There has also been a lot of noise in Congress about the "You Earned It, You Keep It Act." This bill wants to scrap federal taxes on Social Security entirely. As of right now, it hasn't passed. It's still a "maybe." Until it becomes law, you have to assume the old rules apply.
The State Tax Wildcard
While the federal government is pretty strict, the states are actually getting nicer.
As of 2026, the vast majority of states—42 of them, plus D.C.—do not tax Social Security. West Virginia just finished phasing out its tax this year. If you live in Florida, Texas, or Nevada, you’re already used to no state income tax. But even states like Missouri and Nebraska have recently joined the "hands off my Social Security" club.
Only eight holdouts remain:
- Colorado
- Connecticut
- Minnesota
- Montana
- New Mexico
- Rhode Island
- Utah
- Vermont
Even in these eight states, most middle-income retirees don't pay. For example, in New Mexico, you generally aren't taxed on benefits unless you're making over $100,000 as a single person.
Strategies to Keep the IRS Away
You aren't totally helpless here. There are a few ways to lower that "combined income" figure so you stay under the thresholds.
Use your Roth IRA. Withdrawals from a Roth IRA are tax-free and—this is the big one—they do not count toward your combined income. If you need an extra $10,000 for a vacation, taking it from a Roth won't make your Social Security taxable. Taking it from a traditional IRA might.
Watch your RMDs.
Once you hit age 73 (or 75, depending on your birth year), the government forces you to take money out of your traditional IRAs.

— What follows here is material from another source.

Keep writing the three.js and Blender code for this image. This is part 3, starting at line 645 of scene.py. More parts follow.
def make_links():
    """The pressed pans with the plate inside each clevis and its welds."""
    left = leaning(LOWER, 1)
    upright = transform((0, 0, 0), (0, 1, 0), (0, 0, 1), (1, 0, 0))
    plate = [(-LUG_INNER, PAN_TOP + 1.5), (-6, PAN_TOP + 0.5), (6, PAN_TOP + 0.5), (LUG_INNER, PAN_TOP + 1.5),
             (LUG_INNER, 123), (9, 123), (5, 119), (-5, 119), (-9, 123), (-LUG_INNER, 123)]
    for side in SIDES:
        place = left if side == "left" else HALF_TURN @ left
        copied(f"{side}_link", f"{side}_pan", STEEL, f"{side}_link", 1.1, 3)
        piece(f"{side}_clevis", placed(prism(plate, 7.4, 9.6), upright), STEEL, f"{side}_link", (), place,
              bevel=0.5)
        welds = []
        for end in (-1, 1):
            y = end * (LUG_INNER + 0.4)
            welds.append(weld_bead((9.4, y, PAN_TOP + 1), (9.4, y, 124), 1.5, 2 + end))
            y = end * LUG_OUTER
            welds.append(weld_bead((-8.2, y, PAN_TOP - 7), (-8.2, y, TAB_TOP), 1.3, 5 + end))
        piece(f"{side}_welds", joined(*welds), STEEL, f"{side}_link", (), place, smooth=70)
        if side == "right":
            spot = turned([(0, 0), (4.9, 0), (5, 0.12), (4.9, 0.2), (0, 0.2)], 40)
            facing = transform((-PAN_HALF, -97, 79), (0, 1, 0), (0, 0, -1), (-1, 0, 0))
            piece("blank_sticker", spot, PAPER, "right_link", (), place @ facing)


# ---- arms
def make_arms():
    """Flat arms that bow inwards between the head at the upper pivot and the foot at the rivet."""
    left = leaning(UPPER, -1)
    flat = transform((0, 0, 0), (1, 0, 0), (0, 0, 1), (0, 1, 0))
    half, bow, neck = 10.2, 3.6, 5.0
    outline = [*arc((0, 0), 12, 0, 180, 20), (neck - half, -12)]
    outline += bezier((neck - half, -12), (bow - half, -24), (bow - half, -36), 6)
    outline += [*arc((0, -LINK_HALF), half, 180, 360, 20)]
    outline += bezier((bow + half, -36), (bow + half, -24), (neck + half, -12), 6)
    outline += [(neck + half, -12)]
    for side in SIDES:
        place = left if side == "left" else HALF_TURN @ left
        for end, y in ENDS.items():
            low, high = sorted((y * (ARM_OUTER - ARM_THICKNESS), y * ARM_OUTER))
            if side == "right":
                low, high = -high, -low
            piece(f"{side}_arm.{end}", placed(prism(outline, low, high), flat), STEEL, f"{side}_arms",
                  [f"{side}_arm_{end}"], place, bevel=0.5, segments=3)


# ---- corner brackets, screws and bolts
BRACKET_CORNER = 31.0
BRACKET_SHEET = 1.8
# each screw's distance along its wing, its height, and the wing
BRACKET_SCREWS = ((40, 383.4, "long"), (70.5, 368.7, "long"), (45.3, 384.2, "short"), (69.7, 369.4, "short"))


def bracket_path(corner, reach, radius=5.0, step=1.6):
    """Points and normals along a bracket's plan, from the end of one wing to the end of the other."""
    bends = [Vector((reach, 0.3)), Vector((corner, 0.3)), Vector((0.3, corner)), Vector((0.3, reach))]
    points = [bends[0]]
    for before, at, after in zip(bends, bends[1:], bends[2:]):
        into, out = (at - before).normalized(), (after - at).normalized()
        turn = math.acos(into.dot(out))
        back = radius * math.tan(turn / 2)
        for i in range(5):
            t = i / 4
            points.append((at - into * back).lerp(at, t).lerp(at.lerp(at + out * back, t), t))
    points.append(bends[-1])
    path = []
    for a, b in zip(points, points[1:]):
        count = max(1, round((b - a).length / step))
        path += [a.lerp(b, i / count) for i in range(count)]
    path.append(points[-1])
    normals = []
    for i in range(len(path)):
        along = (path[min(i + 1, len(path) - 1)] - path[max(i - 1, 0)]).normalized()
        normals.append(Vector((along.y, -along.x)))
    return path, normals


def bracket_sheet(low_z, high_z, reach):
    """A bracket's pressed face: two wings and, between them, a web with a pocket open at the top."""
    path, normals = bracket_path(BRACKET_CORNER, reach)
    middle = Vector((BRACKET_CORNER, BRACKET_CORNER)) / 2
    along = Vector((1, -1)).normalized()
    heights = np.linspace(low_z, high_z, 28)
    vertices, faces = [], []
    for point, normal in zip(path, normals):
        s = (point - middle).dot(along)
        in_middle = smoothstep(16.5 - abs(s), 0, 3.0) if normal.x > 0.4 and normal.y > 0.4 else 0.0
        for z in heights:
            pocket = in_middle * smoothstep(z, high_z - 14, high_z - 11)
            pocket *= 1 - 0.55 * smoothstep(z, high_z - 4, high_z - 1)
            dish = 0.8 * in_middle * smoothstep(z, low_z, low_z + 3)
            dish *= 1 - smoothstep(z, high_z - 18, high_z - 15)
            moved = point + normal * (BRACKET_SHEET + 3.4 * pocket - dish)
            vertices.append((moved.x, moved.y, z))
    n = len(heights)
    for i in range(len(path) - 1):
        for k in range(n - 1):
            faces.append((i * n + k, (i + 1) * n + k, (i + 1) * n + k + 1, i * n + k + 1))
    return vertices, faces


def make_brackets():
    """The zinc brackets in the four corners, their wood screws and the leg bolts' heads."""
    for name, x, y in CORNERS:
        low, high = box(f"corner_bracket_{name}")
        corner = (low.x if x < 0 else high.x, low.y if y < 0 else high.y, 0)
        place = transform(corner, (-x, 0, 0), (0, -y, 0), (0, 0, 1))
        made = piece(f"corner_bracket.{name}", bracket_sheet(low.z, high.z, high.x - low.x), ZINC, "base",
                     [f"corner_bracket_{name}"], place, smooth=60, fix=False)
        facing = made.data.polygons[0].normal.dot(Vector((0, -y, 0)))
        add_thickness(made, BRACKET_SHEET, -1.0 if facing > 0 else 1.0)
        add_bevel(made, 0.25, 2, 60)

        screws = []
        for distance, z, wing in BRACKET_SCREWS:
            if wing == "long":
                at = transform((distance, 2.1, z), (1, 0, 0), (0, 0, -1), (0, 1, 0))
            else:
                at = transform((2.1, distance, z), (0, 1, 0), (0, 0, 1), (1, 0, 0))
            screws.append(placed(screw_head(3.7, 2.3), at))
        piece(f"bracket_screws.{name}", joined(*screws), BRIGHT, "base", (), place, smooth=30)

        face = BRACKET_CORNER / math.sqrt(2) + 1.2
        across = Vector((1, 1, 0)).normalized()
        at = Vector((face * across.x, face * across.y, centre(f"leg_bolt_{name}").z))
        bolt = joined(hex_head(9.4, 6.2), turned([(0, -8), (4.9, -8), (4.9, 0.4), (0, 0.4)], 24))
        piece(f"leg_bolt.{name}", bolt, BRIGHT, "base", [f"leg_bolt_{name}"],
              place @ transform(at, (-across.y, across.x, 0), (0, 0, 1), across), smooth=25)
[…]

These Required Minimum Distributions (RMDs) can spike your income and trigger the 85% tax tier on your Social Security.
Give it away (strategically).
If you don't need your RMD money, you can do a Qualified Charitable Distribution (QCD). You send the money directly from your IRA to a charity. The money never hits your bank account, so it doesn't count as income, and it keeps your Social Security tax-free.
What You Should Do Now
If you think you’re going to owe, don't wait until April to find out.
You can actually ask the Social Security Administration to withhold taxes from your monthly check. It’s called Form W-4V. You can choose to have 7%, 10%, 12%, or 22% taken out. It hurts to see a smaller check, but it hurts way less than a surprise $4,000 bill from the IRS next spring.
Check your "combined income" today by adding up your expected pension, 401(k) withdrawals, and half of your Social Security. If you are hovering right near the $25,000 or $32,000 mark, talk to a tax pro about shifting where you take your income from this year. A small move now could save you thousands in "double taxation" later.